Seán Cronin also performed impressively, as did Sexton, and Wallace had some creative touches. But those incidents apart, they rarely threatened to open the Wallabies up and they hadn’t the cohesion or skills under wearying pressure to keep the ball through sustained phases, and so the dangerous Bowe and Trimble were under-used.
But, as with the tour, they’re better finding this out than not knowing at all.
SCORING SEQUENCE:3 mins: Sexton pen 0-3; 10: Sexton pen 0-6; 13: Cooper pen 3-6; 18: Burgess try 8-6; 22: Sexton pen 8-9; 30: Sexton pen 8-12; 34: Cooper pen 11-12; 36: Sexton pen 11-15; 40 (+1): Cooper try 16-15; (half-time 16-15); 52: Giteau pen 19-15; 61: Giteau pen 22-15.

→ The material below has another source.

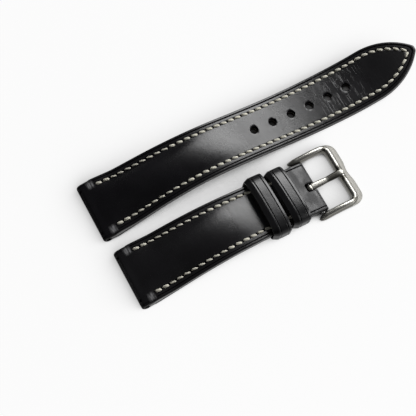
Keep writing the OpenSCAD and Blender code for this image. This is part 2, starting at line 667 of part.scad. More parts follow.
// Coil between the tips
coil_half = flange_out - flange_l - run_gap;
coil_r = flange_r - spring_wire / 2;
coil_sides = 5;
coil_steps = 8;
coil_rings = spring_turns * coil_steps;
coil_rise = 2 * (coil_half - spring_wire / 2);
function coil_ring(i) =
    let (a = 360 * i / coil_steps, y = coil_rise * (i / coil_rings - 0.5), out = [cos(a), 0, sin(a)])
    [for (k = [0:coil_sides - 1]) let (t = 360 * k / coil_sides)
        out * (coil_r + spring_wire / 2 * cos(t)) + [0, y - spring_wire / 2 * sin(t), 0]];
module spring_bar_spring() color([0.6, 0.6, 0.62])
    at_bar() through_rings([for (i = [0:coil_rings]) coil_ring(i)]);

long_upper();
long_lining();
long_padding();
long_tape();
long_stitching();
short_upper();
short_lining();
short_padding();
short_tape();
short_stitching();
fixed_keeper();
free_keeper();
free_keeper_staple();
buckle_frame();
buckle_tongue();
spring_bar_tube();
spring_bar_tip_left();
spring_bar_tip_right();
spring_bar_spring();
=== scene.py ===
# Padded leather watch strap in two halves with a pin buckle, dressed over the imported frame
import json
import math

import bmesh
import bpy
from mathutils import Matrix, Vector


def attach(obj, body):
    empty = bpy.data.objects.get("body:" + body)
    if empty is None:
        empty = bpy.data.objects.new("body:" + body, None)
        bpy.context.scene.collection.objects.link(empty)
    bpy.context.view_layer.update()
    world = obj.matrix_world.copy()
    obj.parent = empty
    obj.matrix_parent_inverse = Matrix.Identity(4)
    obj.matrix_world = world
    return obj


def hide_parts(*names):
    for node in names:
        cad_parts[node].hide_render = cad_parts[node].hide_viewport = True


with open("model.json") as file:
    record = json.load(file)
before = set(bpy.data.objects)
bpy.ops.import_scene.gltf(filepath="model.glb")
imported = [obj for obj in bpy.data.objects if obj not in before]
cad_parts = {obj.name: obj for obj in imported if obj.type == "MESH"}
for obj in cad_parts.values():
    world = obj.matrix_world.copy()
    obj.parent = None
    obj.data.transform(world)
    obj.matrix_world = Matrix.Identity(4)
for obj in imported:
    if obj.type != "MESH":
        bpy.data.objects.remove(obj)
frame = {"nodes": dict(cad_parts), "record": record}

print("strap: frame loaded")
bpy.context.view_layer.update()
record = frame["record"]
mounts = {m["name"]: m for m in record["mounts"]}
joints = {j["name"]: j for j in record["behaviour"]["joints"]}
mm = 0.001


# Small helpers

def mix(a, b, share):
    return a + (b - a) * share


def clamp(value, low=0.0, high=1.0):
    return max(low, min(high, value))


def ease(share):
    # 0 to 1 with level ends
    return (1 - math.cos(math.pi * clamp(share))) / 2


def bump(x, reach):
    # 1 at the middle, 0 from reach on
    return (1 + math.cos(math.pi * x / reach)) / 2 if abs(x) < reach else 0.0


def dip(x, middle, width, depth):
    share = abs(x - middle) / (width / 2)
    return depth * (1 + math.cos(math.pi * share)) / 2 if share < 1 else 0.0


def steps(start, end, count):
    # count + 1 even values from start to end
    return [mix(start, end, i / count) for i in range(count + 1)]


def onList(values, share):
    # a value read along evenly spaced values
    place = clamp(share) * (len(values) - 1)
    i = min(int(place), len(values) - 2)
    return mix(values[i], values[i + 1], place - i)


def onCircle(degrees, radius=1.0, middle=(0.0, 0.0)):
    a = math.radians(degrees)
    return middle[0] + radius * math.cos(a), middle[1] + radius * math.sin(a)


def squarer(value, power):
    # a sine or cosine pushed outwards, for a squarer round
    return math.copysign(abs(value) ** power, value)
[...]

AUSTRALIA:J O'Connor (Western Force); D Mitchell (NSW Waratahs), R Horne (NSW Waratahs), M Giteau (ACT Brumbies), A Ashley-Cooper (ACT Brumbies); Q Cooper (Queensland Reds), L Burgess (NSW Waratahs); B Daley (Queensland Reds), S Faingaa (Queensland Reds), S Ma'afu (ACT Brumbies), D Mumm (NSW Waratahs), M Chisholm (ACT Brumbies), R Elsom (ACT Brumbies, capt), D Pocock (Western Force), R Brown (Western Force). Replacements: K Beale (NSW Waratahs) for Horne (half-time). J Slipper (Queensland Reds) for Daley (54 mins). Not used:H Edmonds (Brumbies), M Chapman (ACT Brumbies), M Hodgson (Western Force), J Valentine (ACT Brumbies), B Barnes (NSW Waratahs).
IRELAND:R Kearney (Leinster); T Bowe (Ospreys), B O'Driscoll (Leinster, capt), P Wallace (Ulster), A Trimble (Ulster); J Sexton (Leinster), T O'Leary (Munster); C Healy (Leinster), S Cronin (Connacht), T Buckley (Munster), D O'Callaghan (Munster), M O'Driscoll (Munster), N Ronan (Munster), S Jennings (Leinster), C Henry (Ulster). Replacements: T Court (Ulster) for Buckley (half-time), G Murphy (Leicester) for Kearney (53 mins), D Tuohy (Ulster) for O'Callaghan (53-54 mins), for O'Driscoll (70 mins), R Ruddock (Leinster) for Henry (69 mins), D Varley (Munster) for Cronin (70 mins). Not used:E Reddan (Leinster), R O'Gara (Munster).
Referee:Bryce Lawrence (New Zealand).